You could always simply use a Ransom Note Font

Of course, you’d want one with lots of alternative letters.

That second cite calls it a “largely largely Discredited Trope in modern fiction given the prevalence of computers,telephones and other more convenient forms of covert communication”. Worth noting in that context that Jussie Smollett (apparently) used that technique when mailing himself a racist threatening letter. Presumably he was aiming for something which gave a really threatening vibe, over something which represented what an actual threatening letter might look like these days.

This actually points out that our popular understanding of this kind of note is distinctly different from Hound of the Baskervilles. When we picture the typical “ransom note,” it consists of words–or sometimes individual letters–in a wide variety of different sizes, colors, and fonts, as Colibri illustrates here.

The note in Hound of the Baskervilles took all of its words from the same newspaper–indeed, from the same article!–and Holmes was able to easily identify it as The Times based on the typeface. So the more popular idea of the ransom note as an assemblage of random fonts seems to be an “improvement” on the Holmes original.

See the 4th Die Hard movie.

A prank at my high school, years ago: some students kidnapped the Baby Jesus from the town’s life-size Christmas creche display. They left behind a ransom note with clipped-out letters: We got the kid. When they returned Baby Jesus a few days later, it was then chained in place by the town to prevent future kidnappings.

Even as a child that bothered me - how hard is it to find an “m”, two "o"s and an “r”? The passage was cut from the Times, so there’s your “m”.

Regards,
Shodan

Actually he was caught when he submitted a floppy disk to police. They recovered a deleted Word file that had metadata identifying a church, last modified by “Dennis.” They found a Dennis who was a member of the church council, and things opened up from there.

I vaguely recall some work of fiction depicting someone doing an anonymous note by using a stencil.
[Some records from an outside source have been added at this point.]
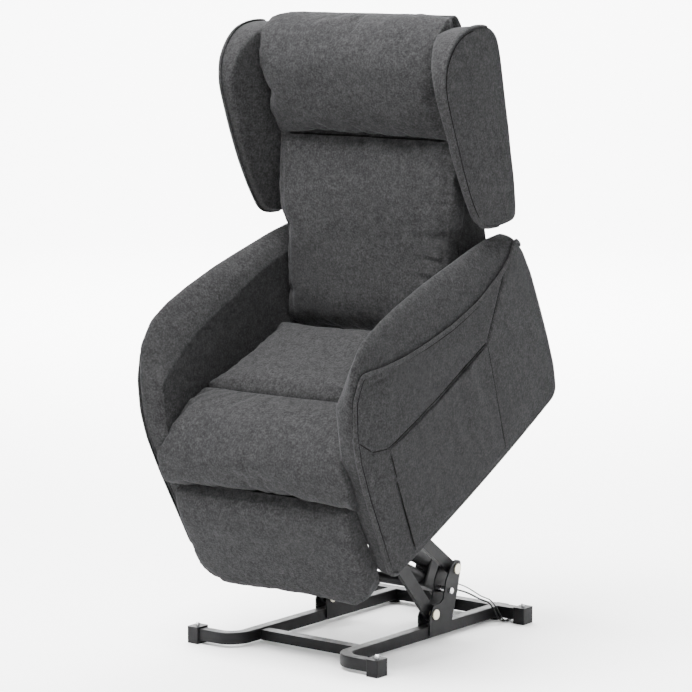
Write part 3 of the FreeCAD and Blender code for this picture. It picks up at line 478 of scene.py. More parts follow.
def lead(name, points, diameter):
    """Round lead whose line is a smooth NURBS spline with the points as its control points."""
    data = bpy.data.curves.new(name, "CURVE")
    data.dimensions = "3D"
    data.bevel_depth = diameter / 2
    data.bevel_resolution = 4
    data.resolution_u = 6
    data.use_fill_caps = True
    spline = data.splines.new("NURBS")
    spline.points.add(len(points) - 1)
    for p, (x, y, z) in zip(spline.points, points):
        p.co = (x * MM, y * MM, z * MM, 1)
    spline.order_u = 3
    spline.use_endpoint_u = True
    data.materials.append(PLASTIC)
    made = bpy.data.objects.new(name, data)
    bpy.context.scene.collection.objects.link(made)
    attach(made, "base")
    return made


nodes = frame["nodes"]
main_lead = lead("supply_lead", LEAD_ROUTE + [(128, 444, LEAD_Z)] + coil_points(), LEAD_D)
side_lead = lead("side_lead", BRANCH_ROUTE, BRANCH_D)
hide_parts("power_lead", "lead_coil")
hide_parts("branch_lead")

# ---------------------------------------------------------------- arms
ARM_SAMPLES = 480
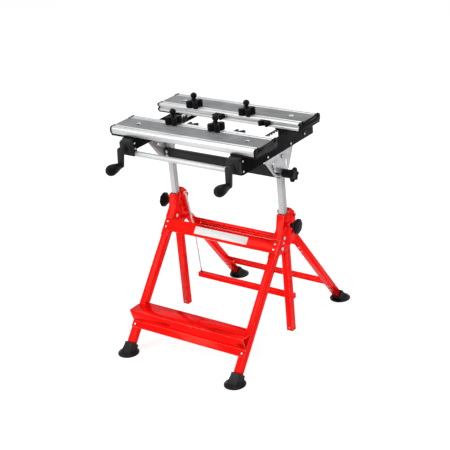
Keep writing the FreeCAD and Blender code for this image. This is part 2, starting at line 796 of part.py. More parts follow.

Ah, perhaps these pranksters were influenced by Kurt Vonnegut’s critically-despised 1976 novel Slapstick. It features a religious cult that calls itself “The Church of Jesus Christ the Kidnapped”.

This church is founded on the belief that the Second Coming of Jesus Christ has already occurred, but that upon coming back to the world, Jesus was kidnapped by the forces of evil. Its members are easily recognized by their habit of constantly turning their heads from side to side and generally peering around wherever they go, searching for signs of the kidnapped Christ.

It’s barely on-topic, but I find this concept so satirically hilarious that I can’t resist a chance to mention it.

Robert Graysmith, whom you have to take with a grain of salt, had a theory that the reason the Zodiac’s handwriting never yielded to any kind of analysis, nor matched to samples from suspects, was that he had a master sheet of letters from different people’s handwriting, and traced each letter one by one.

Graysmith did have a point that at the time the Zodiac wrote, printing was unusual, and some of his letters looked like normal print, while others looked like they might have been taken from cursive writing; some leaned, and some were upright, and there was remarkable consistently for each letter-- every E looked just like every other E.

I don’t know whether I agree with Graysmith (who also thought that the Zodiac had a lightboard, something he, as a political cartoon artist would know of, but not many people are even aware exists); nonetheless, it’s an interesting idea, and a good one to exploit if I ever write a mystery novel.

Granted, the Zodiac was 1960s-early 70s, it’s still a lot later than The Hound of the Baskervilles. So there’s a more modern idea. If you incorporate a cold lightboard, with LEDs, you have a pretty nice modern idea. You could also hunt up your handwriting examples on the internet, and size your letters as you needed.

On top of that, as BTK he actually asked the cops if they could trace a MS Word doc and they were like, “No! Absolutely not! Totally safe just send it to us right now and there’s absolutely no way to trace you at all.”

Not that any of us are about to go out and do crimes, but if you do and you’re concerned about evidence, the police may not be the best people to ask for advice.

Good will always triumph because evil is stupid.